January was Radon Action Month, which put a spotlight on the health risks posed by elevated concentrations of radon in indoor air. Radon is a naturally occurring radioactive gas that is produced as the uranium which is present in soil, rock and water breaks down. As a recognized carcinogenic, the EPA estimates that exposure to radon gas is responsible for more than 20,000 lung cancer deaths a year.
Radon can enter our living spaces at any time in the year – for example through cracks in floors and walls, gaps around service pipes or through construction joints – and indoor air quality should therefore be tested regularly to ensure that indoor radon concentrations are below recommended levels. But, indoor radon levels tend to be highest in the winter months (followed by summer, with levels lowest in spring and fall), which means now is a good time to revisit radon risks at your property.

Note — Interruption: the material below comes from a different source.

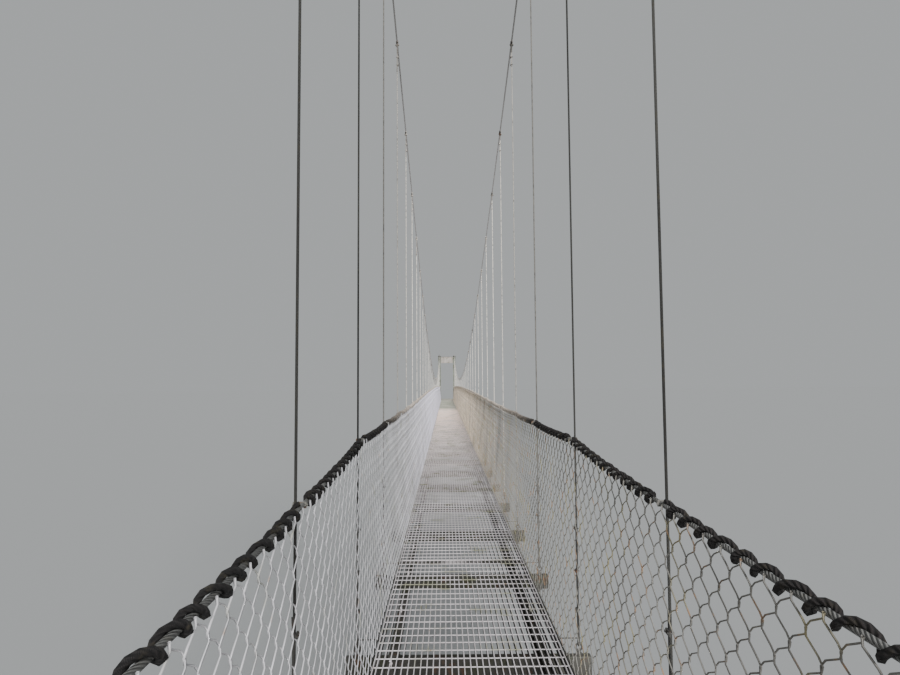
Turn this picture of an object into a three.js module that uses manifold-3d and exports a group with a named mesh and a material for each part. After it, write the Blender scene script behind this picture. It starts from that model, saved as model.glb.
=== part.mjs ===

Why Cold Weather Exacerbates Radon Risks
As the cold winter weather begins to sweep the country, people are bundling up, closing their windows and doors, and spending more time indoors. As everyone seals up their homes and offices, ventilation is reduced and radon that may otherwise dissipate can be trapped to accumulate within the indoor space, creating significant health risks to occupants.
Additionally, the rate at which radon is drawn into indoor spaces increases in the winter. This is because the temperature ratio from the outside to inside affects the movement of air into and out of buildings, known as “stack effect”. Air pressure inside your home is usually lower than the pressure in the soil around your home’s foundation. During the winter, stack effect tends to be greater as the warm heated air (less dense) within the house rises and escapes to the colder air outside. As air escapes, the house has to replace the air to equalize pressure. The flow of air leaving the top of the building draws cold air in through the bottom. New air can come from the soil the house is built upon. Because of this difference in pressure, your house acts like a vacuum drawing in air through foundation cracks, plumbing pipe penetrations, sump pump pits, floor drains, crawlspaces and any other areas that have contact with the soil. This new air that enters can contain radon gas.
The timing of Radon Action Month is opportune, because not only are indoor radon gas concentrations likely to be higher during this season, it is also more easily detected in a closed environment. And, testing in winter can make things easier for radon field assessors too. One of the biggest challenges I encounter during multi-family testing is to ensure the “closed-house conditions” required for short-term radon tests. Tenants are much more likely to comply with the request to keep windows and doors closed for 12 hours prior to and during the testing in winter months than at other times of the year!
Radon Action Month – Addressing Radon Risks
In recent years, dozens of new state radon legislation have been filed in state legislatures to address radon concerns and protect occupants’ health. Increased radon awareness coupled with the support of legislation has had a big impact: radon testing and mitigation efforts have increased significantly in recent years. For example, when Illinois passed the Radon Awareness Act in 2007 demand for radon testing increasing by 300%. More recently in 2013, Minnesota saw a 400% increase in mitigation with a new radon awareness policy.
For property owners and managers, Radon Action Month is the perfect time to reconsider radon concerns. Radon assessments can be done easily and inexpensively, and many effective solutions are available to reduce radon levels to safe levels to protect occupants from health impacts, and protect themselves from regulatory action or ligation risks!